Going for Green, in More Ways Than One
Beyond questions of environmental responsibility, market trends increasingly suggest that fossil fuel divestment may be the soundest financial decision for long-term funds. For over a decade, fossil fuel companies have been some of the worst-performing stocks on the market. As for future prospects, the CEO of ExxonMobil predicted in June that by 2040 every new car sold would be fully electric.
Tom Sanzillo, the director of financial analysis at the Institute for Energy Economics and Financial Analysis, has been consulting with TIAA divestment advocates throughout their current campaign. IEEFA has been advising investors to divest for years, and it released an influential 2018 paper making the financial case for green investing.
Sanzillo said that while the oil crisis created by Russia’s invasion of Ukraine has temporarily boosted the profitability of the fossil fuel sector, the more than decade-long trend has been a downward one—and it’s only going to fall more precipitously as resources like coal become scarcer and alternative energy sources more in demand.
“The fossil fuel industry is under competitive pressure in pretty much every major area where it is doing business, and that’s putting pressure on the long-term outlook of the stock,” Sanzillo said. “So from a financial proposition, it’s pretty clear that fossil fuels are not the place to be.”
The TIAA spokesperson said that if the fund were to sell any of its fossil fuel holdings, it would be done in a “systematic” way that would “uphold our primary obligation of achieving attractive, risk-adjusted returns.”
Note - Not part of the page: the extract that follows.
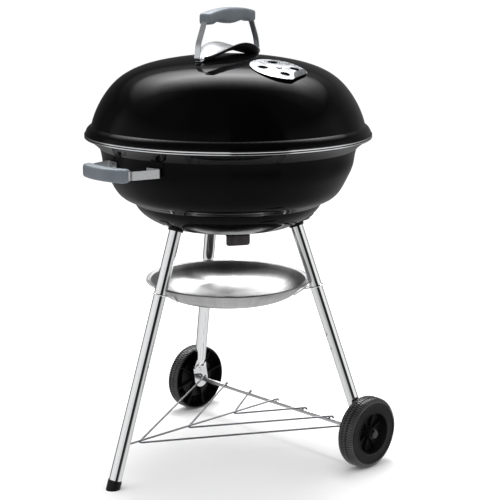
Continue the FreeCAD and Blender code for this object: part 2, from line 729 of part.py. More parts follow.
def lid_damper_disc():
    """Dished disc with four holes and a finger tab turned up on a chord."""
    disc = damper_disc(LID_DAMPER, 1)
    chord = LID_DAMPER["radius"] * math.cos(math.radians(32))
    keep = box((-100, -100, -50), (chord, 100, 50))
    chord_z = -LID_DAMPER["dish"] * (chord / LID_DAMPER["radius"]) ** 2
    fold = chord + 1.5
    middle_z = chord_z + DAMPER_SHEET / 2
    points = [V(chord - 3, 0, middle_z), V(fold, 0, middle_z - 0.2),
              V(fold - LID_TAB_LEAN, 0, chord_z + LID_TAB_RISE)]
    tab = bent_strap(points, [1.0], V(0, 1, 0), LID_TAB_WIDTH, DAMPER_SHEET)
    top_z = tab.BoundBox.ZMax
    corners = [edge for edge in tab.Edges if edge.BoundBox.YLength < 0.01 and edge.BoundBox.ZMax > top_z - 1
               and edge.Length < 2 * DAMPER_SHEET]
    tab = tab.makeChamfer(TAB_CORNER, corners)
    whole = largest(disc.common(keep).fuse(tab))
    whole.rotate(V(0, 0, 0), V(0, 0, 1), LID_TAB_TURN)
    whole.translate(V(0, 0, VENT_LIFT))
    return on_vent(whole)


def lid_damper_rivet():
    grip_low = -SHEET - 0.2
    grip_high = VENT_LIFT + DAMPER_SHEET + 0.3
    return on_vent(rivet(grip_low, grip_high, 6.0, 1.8))


def ash_damper_rivet():
    return rivet(ash_disc_z() - 0.3, bowl_bottom_z() + SHEET + 0.1, 7.0, 1.8)


def dome_z(radius):
    return outline_frame(lid_outline()[1], radius)[0].z


def lid_strap_points():
    """Near half of the lid handle's strap, foot first, in the handle's own plane."""
    low = SHIELD_SHEET + STRAP_SHEET / 2 + FOOT_STAND_OFF
    foot_end = LID_FOOT - 7
    return [V(0, -foot_end, dome_z(foot_end) + low), V(0, -125, dome_z(125) + low),
            V(0, -120, 876), V(0, -88, GRIP_Z), V(0, 0, GRIP_Z)]


def lid_handle_bracket():
    """Two bowed straps that meet inside the grip."""
    strap = bent_strap(lid_strap_points(), (6.0, 60.0, 10.0), V(1, 0, 0), STRAP_WIDTH, STRAP_SHEET)
    far = at_angle(strap, 180.0)
    return in_handle(fuse([strap, far]).cut(lid_bolt_holes()))


def lid_handle_grip():
    """Arched bar with a wavy underside, shaped for the fingers."""
    end_z, middle_z = LID_GRIP_TOP
    top = Part.Arc(V(0, -GRIP_HALF, end_z), V(0, 0, middle_z), V(0, GRIP_HALF, end_z))
    near = [V(0, -y, z) for y, z in LID_GRIP_UNDER]
    far = [V(0, y, z) for y, z in LID_GRIP_UNDER[-2::-1]]
    under = Part.BSplineCurve()
    under.interpolate(near + far)
    ends = [Part.LineSegment(V(0, p.y, end_z), p) for p in (near[0], far[-1])]
    outline = Part.Wire(Part.__sortEdges__([c.toShape() for c in (top, under, ends[0], ends[1])]))
    bar = Part.Face(outline).extrude(V(LID_GRIP_WIDTH, 0, 0))
    bar.translate(V(-LID_GRIP_WIDTH / 2, 0, 0))
    long_edges = [edge for edge in bar.Edges if edge.BoundBox.XLength < 0.01 and edge.BoundBox.YLength > 100]
    bar = bar.makeFillet(LID_GRIP_EDGE, [edge for edge in long_edges if edge.BoundBox.ZMax > GRIP_Z])
    bar = in_handle(bar)
    return largest(bar.cut(lid_handle_bracket()))


def curl(half_width, share):
    """Height across the shield: flat where the strap stands on it, then rising to 1 at the edge."""
    flat = (STRAP_WIDTH / 2 + 1) / half_width
    return (max(abs(share) - flat, 0.0) / (1 - flat)) ** 2


def heat_shield():
    """Thin saddle between the handle's feet, its long edges curled up."""
    across = 8
    lengthwise = 12
    rows = []
    for i in range(-lengthwise, lengthwise + 1):
        u = i / lengthwise
        half_width = SHIELD_WIDTH / 2 - SHIELD_TAPER * abs(u) ** 2.5
        keel = dome_z(LID_FOOT) + 0.3 + SHIELD_ARCH * (1 - u ** 2) ** 2
        rise = SHIELD_CURL - SHIELD_CURL_LOSS * u ** 2
        rows.append([V(half_width * j / across, SHIELD_HALF * u, keel + rise * curl(half_width, j / across))
                     for j in range(-across, across + 1)])
    surface = Part.BSplineSurface()
    surface.interpolate(rows)
    sheet = surface.toShape().extrude(V(0, 0, SHIELD_SHEET))
    return in_handle(sheet.cut(lid_bolt_holes()))


def lid_handle_bolts():
    """Dome-headed, down through the strap, the shield and the lid."""
    bolts = []
    for side in (-1, 1):
        base = V(0, side * LID_FOOT, dome_z(LID_FOOT))
        seat = base.z + SHIELD_SHEET + STRAP_SHEET + FOOT_STAND_OFF + 1.0
        bottom = base - UP * 12
        shank = Part.makeCylinder(LID_BOLT_R - LID_BOLT_FIT, seat - bottom.z, bottom)
        head = Part.makeCylinder(LID_HEAD_R, LID_HEAD_HEIGHT, V(base.x, base.y, seat))
        rim = [edge for edge in head.Edges
               if edge.BoundBox.ZMin > seat + LID_HEAD_HEIGHT - 0.1 and edge.BoundBox.XLength > LID_HEAD_R]
        bolts.append(fuse([shank, head.makeFillet(2.6, rim)]))
    return in_handle(Part.Compound(bolts))


def lid_handle_nuts():
    """Six-sided nuts inside the lid."""
    nuts = []
    for side in (-1, 1):
        top_z = dome_z(LID_FOOT) - SHEET - 1.4
        corners = [polar(90 + 60 * i, LID_HEAD_R) for i in range(7)]
        nut = Part.Face(Part.makePolygon(corners)).extrude(V(0, 0, LID_NUT_HEIGHT))
        nut.translate(V(0, side * LID_FOOT, top_z - LID_NUT_HEIGHT))
        shank = Part.makeCylinder(LID_BOLT_R - LID_BOLT_FIT, 40, V(0, side * LID_FOOT, top_z - 20))
        nuts.append(nut.cut(shank))
    return in_handle(Part.Compound(nuts))


def main():
    os.makedirs(PARTS, exist_ok=True)
    bowl_solid = revolved_solid(bowl_outline())
    bowl_inside = revolved_solid(offset_runs(bowl_outline(), SHEET))
    save("bowl", bowl())
    save("foot_cap", foot_cap())
    save("leg_front", front_leg(bowl_solid))
    save("leg_right", wheel_leg(1, bowl_solid))
    save("leg_left", wheel_leg(-1, bowl_solid))
    socket = leg_socket(bowl_solid)
    clip = pan_clip()
    rivets = []
    for name, angle in LEG_ANGLES.items():
        save(f"leg_socket_{name}", at_angle(socket, angle))
        save(f"pan_clip_{name}", at_angle(clip, angle))
        rivets.append(at_angle(socket_rivet(), angle))
    save("socket_rivets", Part.Compound(rivets))
    save("axle", axle())
    save("axle_caps", axle_caps())
    save("wheel_right", wheel(1))
    save("wheel_left", wheel(-1))
    save("bottom_rack", bottom_rack())
    save("ash_pan", ash_pan())
    save("ash_damper_disc", ash_damper_disc())
    save("ash_damper_rivet", ash_damper_rivet())
    save("charcoal_grate", charcoal_grate())
    save("cooking_grate", cooking_grate())
    coal_top = COAL_GRATE_Z - 3 * GRATE_ROD_R + 0.1
    coal_shelves = grate_brackets(bowl_inside, coal_top, COAL_SHELF_REACH, COAL_SHELF_ANGLES)
    save("charcoal_grate_brackets", coal_shelves)
    cook_top = COOK_GRATE_Z - GRATE_ROD_R - 0.3
    cook_shelves = grate_brackets(bowl_inside, cook_top, COOK_SHELF_REACH, COOK_SHELF_ANGLES)
    save("cooking_grate_brackets", cook_shelves)
    save("side_handle_bracket", side_handle_bracket())
    save("side_handle_grip", side_handle_grip())
    save("side_handle_bolts", side_handle_bolts())
    save("lid_shell", lid_shell())
    save("lid_handle_bracket", lid_handle_bracket())
    save("lid_handle_grip", lid_handle_grip())
    save("lid_handle_bolts", lid_handle_bolts())
    save("lid_handle_nuts", lid_handle_nuts())
    save("heat_shield", heat_shield())
    save("lid_damper_disc", lid_damper_disc())
    save("lid_damper_rivet", lid_damper_rivet())


main()
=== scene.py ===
import math

import bmesh
import bpy
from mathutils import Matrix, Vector


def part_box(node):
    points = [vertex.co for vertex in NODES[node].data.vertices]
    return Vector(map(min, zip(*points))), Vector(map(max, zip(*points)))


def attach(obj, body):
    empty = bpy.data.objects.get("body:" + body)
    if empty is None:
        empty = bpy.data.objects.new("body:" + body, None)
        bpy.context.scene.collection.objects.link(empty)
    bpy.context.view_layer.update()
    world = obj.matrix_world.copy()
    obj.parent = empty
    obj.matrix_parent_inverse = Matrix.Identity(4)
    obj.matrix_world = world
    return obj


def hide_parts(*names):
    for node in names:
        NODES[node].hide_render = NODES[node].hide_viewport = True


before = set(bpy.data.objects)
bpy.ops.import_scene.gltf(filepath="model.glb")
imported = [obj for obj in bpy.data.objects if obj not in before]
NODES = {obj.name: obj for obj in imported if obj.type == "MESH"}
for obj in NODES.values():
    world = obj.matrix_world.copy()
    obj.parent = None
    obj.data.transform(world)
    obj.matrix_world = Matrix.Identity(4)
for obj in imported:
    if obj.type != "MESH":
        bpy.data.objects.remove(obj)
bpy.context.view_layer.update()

MM = 0.001
BOWL_LOW, BOWL_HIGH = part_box("bowl")
KETTLE_X = (BOWL_LOW.x + BOWL_HIGH.x) / 2
KETTLE_Y = (BOWL_LOW.y + BOWL_HIGH.y) / 2
RIM_R = (BOWL_HIGH.x - BOWL_LOW.x) / 2


# ---- camera ----

CAMERA_PLACE = (2.0558, -1.9361, 1.0593)
CAMERA_TARGET = (0.0, 0.025, 0.4334)
LENS_MM = 99.88
SENSOR_MM = 36.0
SHIFT = (0.0327, 0.0093)


def aim(thing, place, target):
    thing.location = place
    thing.rotation_euler = (Vector(target) - Vector(place)).to_track_quat("-Z", "Y").to_euler()


def make_camera():
    data = bpy.data.cameras.new("camera")
    data.lens = LENS_MM
    data.sensor_width = SENSOR_MM
    data.shift_x, data.shift_y = SHIFT
    camera = bpy.data.objects.new("camera", data)
    bpy.context.scene.collection.objects.link(camera)
    aim(camera, CAMERA_PLACE, CAMERA_TARGET)
    bpy.context.scene.camera = camera


# ---- shader nodes, for the studio and the materials ----

def join(tree, source, socket):
    """Feed a socket from another node, or set it to a plain value."""
    if isinstance(source, bpy.types.NodeSocket):
        tree.links.new(source, socket)
    else:
        socket.default_value = source


def number_maths(tree, kind, first, second=0.0):
    node = tree.nodes.new("ShaderNodeMath")
    node.operation = kind
    join(tree, first, node.inputs[0])
    join(tree, second, node.inputs[1])
    return node.outputs["Value"]


def vector_maths(tree, kind, first, second=(0.0, 0.0, 0.0), output="Vector"):
    node = tree.nodes.new("ShaderNodeVectorMath")
    node.operation = kind
    join(tree, first, node.inputs[0])
    join(tree, second, node.inputs[1])
    return node.outputs[output]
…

“Large-scale divestments by simply selling fossil-fuel-generating investments to other companies won’t reduce carbon output. We want to work toward overall solutions,” they wrote. “We are also engaging directly with management of portfolio companies to drive positive change in their environmental policies—again, an action we cannot take if we aren’t invested.”
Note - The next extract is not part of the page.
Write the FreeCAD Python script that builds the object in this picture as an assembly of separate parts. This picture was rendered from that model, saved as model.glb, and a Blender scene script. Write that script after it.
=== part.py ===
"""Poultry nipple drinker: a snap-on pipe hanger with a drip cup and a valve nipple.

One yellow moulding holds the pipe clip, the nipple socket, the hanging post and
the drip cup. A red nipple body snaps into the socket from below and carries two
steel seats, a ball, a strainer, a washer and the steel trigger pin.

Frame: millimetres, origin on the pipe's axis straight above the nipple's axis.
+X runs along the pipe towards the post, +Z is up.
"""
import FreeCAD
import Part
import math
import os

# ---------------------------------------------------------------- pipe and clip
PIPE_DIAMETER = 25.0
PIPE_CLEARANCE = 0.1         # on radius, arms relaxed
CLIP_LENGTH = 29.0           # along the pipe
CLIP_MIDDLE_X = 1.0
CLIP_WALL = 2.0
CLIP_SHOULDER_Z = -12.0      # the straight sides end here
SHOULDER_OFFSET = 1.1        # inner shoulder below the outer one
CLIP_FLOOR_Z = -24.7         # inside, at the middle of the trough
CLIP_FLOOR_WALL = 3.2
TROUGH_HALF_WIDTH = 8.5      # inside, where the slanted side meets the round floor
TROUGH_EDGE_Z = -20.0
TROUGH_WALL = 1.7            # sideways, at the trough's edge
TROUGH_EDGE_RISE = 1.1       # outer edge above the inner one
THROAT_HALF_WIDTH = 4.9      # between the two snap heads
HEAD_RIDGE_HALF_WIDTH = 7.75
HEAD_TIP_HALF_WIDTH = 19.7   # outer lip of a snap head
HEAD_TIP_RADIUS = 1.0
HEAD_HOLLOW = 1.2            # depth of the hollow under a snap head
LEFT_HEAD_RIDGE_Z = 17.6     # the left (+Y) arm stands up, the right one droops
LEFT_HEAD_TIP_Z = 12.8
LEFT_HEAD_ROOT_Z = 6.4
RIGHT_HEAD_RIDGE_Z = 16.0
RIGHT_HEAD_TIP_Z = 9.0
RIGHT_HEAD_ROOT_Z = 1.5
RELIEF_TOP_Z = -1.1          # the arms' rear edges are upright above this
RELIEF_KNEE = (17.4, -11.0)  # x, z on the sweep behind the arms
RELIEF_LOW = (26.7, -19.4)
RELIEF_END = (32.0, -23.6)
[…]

But Sanzillo said that the fund hasn’t done due diligence when it comes to evaluating its investments in the energy sector. By refusing to seriously investigate the impact of divestment on their portfolios, fund managers are neglecting their fiduciary duty, miring themselves in the past and potentially hurting their funds’ potential earnings for their investors, Sanzillo said.
“I take a slightly different view from advocates who say TIAA should just divest. And I would probably come to the same conclusion. But as a fiduciary, I believe they need to take a really important step, which is to do an exercise and fully consider whether they could meet their targets without fossil fuels in their portfolio,” he said. “I don’t see them taking those steps. To me, that’s not being a responsible fund adviser.”
While the economic case for divestment may be more compelling for financial consultants and fund managers, activists like McKibben and Levine don’t want that argument to eclipse what they see as the urgent moral imperative of reversing the climate crisis.
“If we keep doing what the fossil fuel industry wants, the damage to the climate will continue to increase not linearly, but exponentially,” McKibben said. “Theoretically, what we’re doing at universities is preparing students for the world they will inherit. So there’s something profoundly ironic about investing our pensions in ways that help ensure there will be no world for them to inherit.”
“We have to keep putting pressure” on TIAA, Levine said. “We’re not going to stop until we win.”